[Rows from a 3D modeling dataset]
###
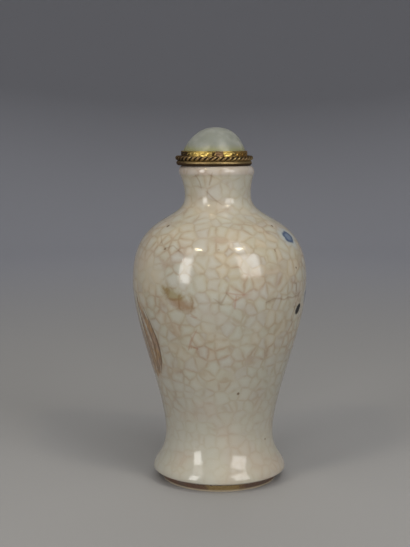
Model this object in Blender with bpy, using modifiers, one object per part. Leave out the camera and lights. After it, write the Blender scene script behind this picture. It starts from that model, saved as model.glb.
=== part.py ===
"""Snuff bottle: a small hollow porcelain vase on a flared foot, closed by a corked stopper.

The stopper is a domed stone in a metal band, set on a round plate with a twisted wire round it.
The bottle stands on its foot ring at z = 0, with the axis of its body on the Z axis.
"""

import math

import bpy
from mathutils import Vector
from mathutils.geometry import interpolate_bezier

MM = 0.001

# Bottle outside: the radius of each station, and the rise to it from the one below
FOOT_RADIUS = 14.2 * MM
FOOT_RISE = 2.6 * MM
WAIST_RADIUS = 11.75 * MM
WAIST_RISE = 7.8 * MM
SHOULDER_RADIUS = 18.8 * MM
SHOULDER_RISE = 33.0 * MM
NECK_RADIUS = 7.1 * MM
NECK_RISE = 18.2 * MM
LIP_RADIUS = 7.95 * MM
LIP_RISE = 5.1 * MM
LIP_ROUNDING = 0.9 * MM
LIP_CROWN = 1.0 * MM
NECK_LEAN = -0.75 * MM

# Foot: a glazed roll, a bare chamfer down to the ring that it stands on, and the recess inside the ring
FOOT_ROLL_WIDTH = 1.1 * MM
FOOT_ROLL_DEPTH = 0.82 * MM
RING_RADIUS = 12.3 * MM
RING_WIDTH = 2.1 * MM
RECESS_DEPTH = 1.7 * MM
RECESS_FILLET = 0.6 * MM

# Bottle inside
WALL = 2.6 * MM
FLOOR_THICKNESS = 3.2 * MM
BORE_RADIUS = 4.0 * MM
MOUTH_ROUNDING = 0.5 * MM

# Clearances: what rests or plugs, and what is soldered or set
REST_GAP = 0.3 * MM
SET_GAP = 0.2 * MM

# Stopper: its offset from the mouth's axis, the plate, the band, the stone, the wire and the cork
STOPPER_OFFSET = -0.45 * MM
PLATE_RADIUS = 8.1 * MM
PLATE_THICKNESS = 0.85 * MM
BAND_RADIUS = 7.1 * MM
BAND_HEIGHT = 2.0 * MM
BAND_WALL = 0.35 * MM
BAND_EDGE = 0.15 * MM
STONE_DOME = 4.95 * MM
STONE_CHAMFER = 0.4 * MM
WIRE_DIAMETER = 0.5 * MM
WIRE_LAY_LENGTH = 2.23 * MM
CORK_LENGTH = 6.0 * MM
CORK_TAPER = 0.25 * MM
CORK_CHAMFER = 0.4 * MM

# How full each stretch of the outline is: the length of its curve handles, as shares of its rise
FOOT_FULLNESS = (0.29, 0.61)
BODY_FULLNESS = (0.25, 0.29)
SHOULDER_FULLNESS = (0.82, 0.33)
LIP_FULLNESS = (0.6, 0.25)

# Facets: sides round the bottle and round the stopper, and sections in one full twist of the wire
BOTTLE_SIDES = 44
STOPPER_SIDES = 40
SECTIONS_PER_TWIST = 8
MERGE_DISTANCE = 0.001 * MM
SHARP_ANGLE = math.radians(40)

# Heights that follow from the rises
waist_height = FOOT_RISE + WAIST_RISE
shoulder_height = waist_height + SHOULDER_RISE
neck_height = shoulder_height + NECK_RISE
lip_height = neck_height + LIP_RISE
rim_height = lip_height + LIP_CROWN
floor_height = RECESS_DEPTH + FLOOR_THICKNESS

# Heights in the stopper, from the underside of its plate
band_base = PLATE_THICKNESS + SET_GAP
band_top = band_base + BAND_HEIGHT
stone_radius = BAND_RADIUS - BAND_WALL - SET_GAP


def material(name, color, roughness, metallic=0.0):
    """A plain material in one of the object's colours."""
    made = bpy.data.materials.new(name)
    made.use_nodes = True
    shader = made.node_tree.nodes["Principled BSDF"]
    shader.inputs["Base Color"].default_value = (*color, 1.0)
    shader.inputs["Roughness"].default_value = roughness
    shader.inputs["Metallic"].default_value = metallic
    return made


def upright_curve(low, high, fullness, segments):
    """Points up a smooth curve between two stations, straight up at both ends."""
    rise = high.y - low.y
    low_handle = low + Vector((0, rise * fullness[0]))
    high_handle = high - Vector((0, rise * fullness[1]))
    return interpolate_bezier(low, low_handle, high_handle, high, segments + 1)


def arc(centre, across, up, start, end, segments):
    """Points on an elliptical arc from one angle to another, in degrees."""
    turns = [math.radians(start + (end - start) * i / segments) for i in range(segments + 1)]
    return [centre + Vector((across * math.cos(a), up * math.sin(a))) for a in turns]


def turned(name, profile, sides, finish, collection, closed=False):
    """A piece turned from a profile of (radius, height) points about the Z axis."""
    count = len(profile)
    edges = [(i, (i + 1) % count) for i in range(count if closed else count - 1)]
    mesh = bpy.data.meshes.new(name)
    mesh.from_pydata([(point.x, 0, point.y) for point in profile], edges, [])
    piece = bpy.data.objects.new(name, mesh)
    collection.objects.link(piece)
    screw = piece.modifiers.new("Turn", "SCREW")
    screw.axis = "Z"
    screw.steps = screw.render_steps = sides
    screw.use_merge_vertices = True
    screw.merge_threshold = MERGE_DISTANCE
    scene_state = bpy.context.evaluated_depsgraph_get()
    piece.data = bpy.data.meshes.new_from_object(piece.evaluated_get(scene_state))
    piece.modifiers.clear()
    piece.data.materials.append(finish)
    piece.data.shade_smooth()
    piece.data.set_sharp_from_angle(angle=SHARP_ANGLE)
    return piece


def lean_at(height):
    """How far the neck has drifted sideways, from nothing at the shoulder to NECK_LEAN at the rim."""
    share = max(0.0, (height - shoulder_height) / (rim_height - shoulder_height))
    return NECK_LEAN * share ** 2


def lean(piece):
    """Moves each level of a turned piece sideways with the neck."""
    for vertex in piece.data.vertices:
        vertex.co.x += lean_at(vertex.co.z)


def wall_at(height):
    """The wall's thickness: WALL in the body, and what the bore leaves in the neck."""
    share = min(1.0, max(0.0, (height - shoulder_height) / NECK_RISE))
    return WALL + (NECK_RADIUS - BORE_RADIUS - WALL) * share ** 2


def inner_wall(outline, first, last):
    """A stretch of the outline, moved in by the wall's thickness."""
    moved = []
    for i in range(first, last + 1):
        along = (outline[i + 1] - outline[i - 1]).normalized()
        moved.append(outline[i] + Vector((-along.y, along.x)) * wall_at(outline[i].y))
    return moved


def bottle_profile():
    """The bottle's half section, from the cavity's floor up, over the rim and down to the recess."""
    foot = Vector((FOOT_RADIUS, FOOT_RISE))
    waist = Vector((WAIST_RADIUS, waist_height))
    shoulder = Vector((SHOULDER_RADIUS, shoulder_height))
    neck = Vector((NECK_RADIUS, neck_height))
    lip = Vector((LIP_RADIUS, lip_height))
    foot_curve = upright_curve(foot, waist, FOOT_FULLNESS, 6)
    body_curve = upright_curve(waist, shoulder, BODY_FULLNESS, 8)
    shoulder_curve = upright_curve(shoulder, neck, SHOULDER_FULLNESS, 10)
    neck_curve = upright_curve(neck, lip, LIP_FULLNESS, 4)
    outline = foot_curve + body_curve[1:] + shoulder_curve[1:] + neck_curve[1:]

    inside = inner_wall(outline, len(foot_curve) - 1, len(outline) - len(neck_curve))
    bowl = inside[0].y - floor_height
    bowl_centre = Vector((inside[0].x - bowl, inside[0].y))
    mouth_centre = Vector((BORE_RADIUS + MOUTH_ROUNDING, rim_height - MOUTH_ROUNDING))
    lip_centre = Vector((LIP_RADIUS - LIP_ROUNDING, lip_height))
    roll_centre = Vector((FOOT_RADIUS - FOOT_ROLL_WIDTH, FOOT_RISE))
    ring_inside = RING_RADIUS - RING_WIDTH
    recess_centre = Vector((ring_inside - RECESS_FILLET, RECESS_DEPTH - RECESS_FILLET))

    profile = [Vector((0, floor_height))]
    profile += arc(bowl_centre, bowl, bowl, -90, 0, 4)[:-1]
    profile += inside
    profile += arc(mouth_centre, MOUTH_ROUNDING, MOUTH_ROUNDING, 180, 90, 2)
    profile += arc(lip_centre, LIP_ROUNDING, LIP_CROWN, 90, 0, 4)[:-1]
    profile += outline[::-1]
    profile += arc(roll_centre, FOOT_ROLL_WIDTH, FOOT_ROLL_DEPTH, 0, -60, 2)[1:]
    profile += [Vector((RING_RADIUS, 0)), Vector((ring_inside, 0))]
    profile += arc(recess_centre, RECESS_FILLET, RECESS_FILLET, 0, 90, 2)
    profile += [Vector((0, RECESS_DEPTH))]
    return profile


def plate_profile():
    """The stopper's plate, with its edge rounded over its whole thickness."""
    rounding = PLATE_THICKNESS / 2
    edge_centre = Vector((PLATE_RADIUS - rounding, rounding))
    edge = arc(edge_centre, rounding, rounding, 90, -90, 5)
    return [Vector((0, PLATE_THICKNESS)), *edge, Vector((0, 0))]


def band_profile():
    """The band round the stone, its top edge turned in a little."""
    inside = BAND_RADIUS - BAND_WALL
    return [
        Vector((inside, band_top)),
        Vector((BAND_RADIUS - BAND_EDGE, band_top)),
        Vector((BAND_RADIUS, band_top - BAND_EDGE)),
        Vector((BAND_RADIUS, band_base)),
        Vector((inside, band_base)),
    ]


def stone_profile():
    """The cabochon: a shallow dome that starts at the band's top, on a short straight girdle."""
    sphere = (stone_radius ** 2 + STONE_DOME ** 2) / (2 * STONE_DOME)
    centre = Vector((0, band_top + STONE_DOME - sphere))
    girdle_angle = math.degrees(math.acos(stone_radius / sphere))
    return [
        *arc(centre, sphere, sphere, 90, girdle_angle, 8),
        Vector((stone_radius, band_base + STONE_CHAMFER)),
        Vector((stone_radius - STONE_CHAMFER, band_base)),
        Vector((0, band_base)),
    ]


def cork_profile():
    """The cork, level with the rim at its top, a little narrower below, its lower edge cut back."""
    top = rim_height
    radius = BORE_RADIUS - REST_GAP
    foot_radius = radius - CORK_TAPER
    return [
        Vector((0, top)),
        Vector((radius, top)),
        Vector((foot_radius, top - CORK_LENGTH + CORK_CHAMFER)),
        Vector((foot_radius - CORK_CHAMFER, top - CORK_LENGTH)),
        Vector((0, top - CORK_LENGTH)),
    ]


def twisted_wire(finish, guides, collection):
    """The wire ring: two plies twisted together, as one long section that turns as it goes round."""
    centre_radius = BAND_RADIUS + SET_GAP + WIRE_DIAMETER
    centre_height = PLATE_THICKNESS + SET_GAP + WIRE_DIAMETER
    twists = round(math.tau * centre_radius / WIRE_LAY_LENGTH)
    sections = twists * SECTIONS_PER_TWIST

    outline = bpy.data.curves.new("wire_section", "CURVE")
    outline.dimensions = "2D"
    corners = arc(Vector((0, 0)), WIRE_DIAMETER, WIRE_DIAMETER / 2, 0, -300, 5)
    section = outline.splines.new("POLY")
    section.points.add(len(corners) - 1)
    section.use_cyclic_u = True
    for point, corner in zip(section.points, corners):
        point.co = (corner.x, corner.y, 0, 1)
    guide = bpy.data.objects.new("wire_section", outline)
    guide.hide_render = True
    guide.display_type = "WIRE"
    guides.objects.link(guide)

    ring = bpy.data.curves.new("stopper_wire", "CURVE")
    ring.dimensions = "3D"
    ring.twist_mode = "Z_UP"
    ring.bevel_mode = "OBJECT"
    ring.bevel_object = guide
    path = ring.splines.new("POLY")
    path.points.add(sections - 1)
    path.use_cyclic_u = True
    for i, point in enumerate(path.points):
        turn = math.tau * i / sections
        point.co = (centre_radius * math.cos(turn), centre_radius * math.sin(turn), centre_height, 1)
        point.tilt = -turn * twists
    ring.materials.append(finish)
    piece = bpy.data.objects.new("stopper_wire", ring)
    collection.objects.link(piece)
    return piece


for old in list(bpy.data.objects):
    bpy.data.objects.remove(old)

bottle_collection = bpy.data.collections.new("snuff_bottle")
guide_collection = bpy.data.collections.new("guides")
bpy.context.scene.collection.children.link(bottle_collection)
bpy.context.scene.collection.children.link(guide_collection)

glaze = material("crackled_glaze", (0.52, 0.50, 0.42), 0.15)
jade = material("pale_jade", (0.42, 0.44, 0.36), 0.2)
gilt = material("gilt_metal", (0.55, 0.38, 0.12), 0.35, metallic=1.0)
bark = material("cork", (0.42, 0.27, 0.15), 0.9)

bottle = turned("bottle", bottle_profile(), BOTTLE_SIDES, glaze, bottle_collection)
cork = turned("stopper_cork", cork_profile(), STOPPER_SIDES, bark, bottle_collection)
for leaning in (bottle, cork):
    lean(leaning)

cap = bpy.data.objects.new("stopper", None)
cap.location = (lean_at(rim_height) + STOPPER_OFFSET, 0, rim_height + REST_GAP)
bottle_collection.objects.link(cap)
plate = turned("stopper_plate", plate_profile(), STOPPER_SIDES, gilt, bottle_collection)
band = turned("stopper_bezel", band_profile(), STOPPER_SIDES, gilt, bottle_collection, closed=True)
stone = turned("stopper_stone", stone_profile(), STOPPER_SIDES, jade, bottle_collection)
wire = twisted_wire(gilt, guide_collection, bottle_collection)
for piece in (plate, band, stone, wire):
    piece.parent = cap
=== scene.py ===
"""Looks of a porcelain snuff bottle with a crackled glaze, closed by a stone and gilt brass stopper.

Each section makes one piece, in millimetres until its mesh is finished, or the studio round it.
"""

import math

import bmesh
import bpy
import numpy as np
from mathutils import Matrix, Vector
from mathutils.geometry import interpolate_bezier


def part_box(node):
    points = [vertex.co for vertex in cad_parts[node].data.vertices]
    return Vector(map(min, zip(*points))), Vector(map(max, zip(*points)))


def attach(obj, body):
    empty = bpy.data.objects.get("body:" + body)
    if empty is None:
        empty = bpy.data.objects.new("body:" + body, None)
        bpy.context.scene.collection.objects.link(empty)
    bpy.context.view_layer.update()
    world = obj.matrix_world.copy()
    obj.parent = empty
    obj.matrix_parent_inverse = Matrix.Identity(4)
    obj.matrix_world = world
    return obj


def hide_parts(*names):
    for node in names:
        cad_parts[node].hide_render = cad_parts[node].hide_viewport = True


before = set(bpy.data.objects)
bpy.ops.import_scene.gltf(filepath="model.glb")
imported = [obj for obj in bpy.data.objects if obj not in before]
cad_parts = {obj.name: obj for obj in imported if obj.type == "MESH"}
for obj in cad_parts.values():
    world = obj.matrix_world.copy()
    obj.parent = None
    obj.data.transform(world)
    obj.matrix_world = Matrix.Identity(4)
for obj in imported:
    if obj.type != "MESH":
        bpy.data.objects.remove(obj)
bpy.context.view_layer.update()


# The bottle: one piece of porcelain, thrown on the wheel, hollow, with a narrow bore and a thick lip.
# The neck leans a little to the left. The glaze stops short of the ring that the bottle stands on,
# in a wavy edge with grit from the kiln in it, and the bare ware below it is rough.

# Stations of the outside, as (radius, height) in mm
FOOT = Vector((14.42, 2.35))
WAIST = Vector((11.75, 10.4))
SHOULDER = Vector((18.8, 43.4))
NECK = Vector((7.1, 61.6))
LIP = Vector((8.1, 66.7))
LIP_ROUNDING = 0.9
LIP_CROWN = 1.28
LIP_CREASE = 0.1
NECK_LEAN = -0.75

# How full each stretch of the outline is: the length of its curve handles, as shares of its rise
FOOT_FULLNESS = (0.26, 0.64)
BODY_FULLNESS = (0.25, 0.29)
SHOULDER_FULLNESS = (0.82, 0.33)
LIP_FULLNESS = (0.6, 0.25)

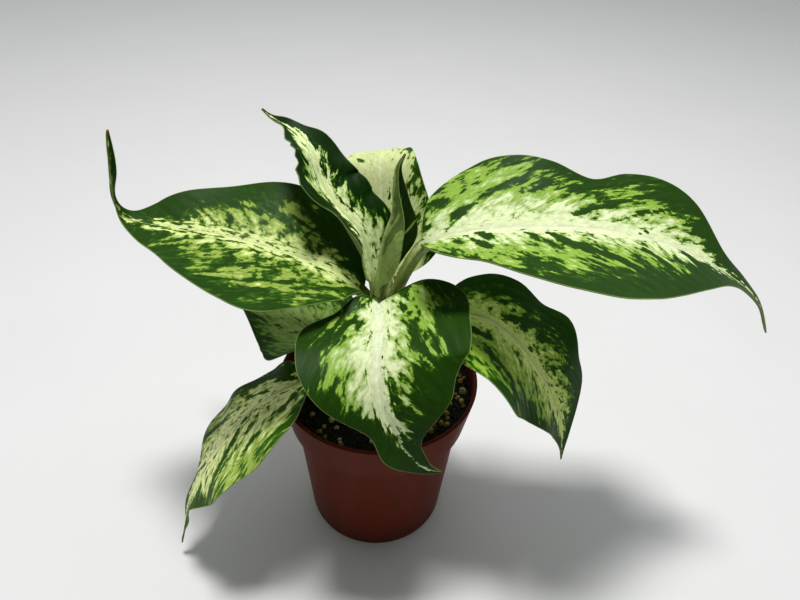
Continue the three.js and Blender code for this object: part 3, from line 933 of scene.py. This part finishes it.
###
* _Task brief_
In the listing above, find the line with "points = [vertex.co" and the line with "before = set(bpy.data.objects)". Output those two lines and every line between them, exactly as written.

* _Exercise answer_
    points = [vertex.co for vertex in cad_parts[node].data.vertices]
    return Vector(map(min, zip(*points))), Vector(map(max, zip(*points)))


def attach(obj, body):
    empty = bpy.data.objects.get("body:" + body)
    if empty is None:
        empty = bpy.data.objects.new("body:" + body, None)
        bpy.context.scene.collection.objects.link(empty)
    bpy.context.view_layer.update()
    world = obj.matrix_world.copy()
    obj.parent = empty
    obj.matrix_parent_inverse = Matrix.Identity(4)
    obj.matrix_world = world
    return obj


def hide_parts(*names):
    for node in names:
        cad_parts[node].hide_render = cad_parts[node].hide_viewport = True


before = set(bpy.data.objects)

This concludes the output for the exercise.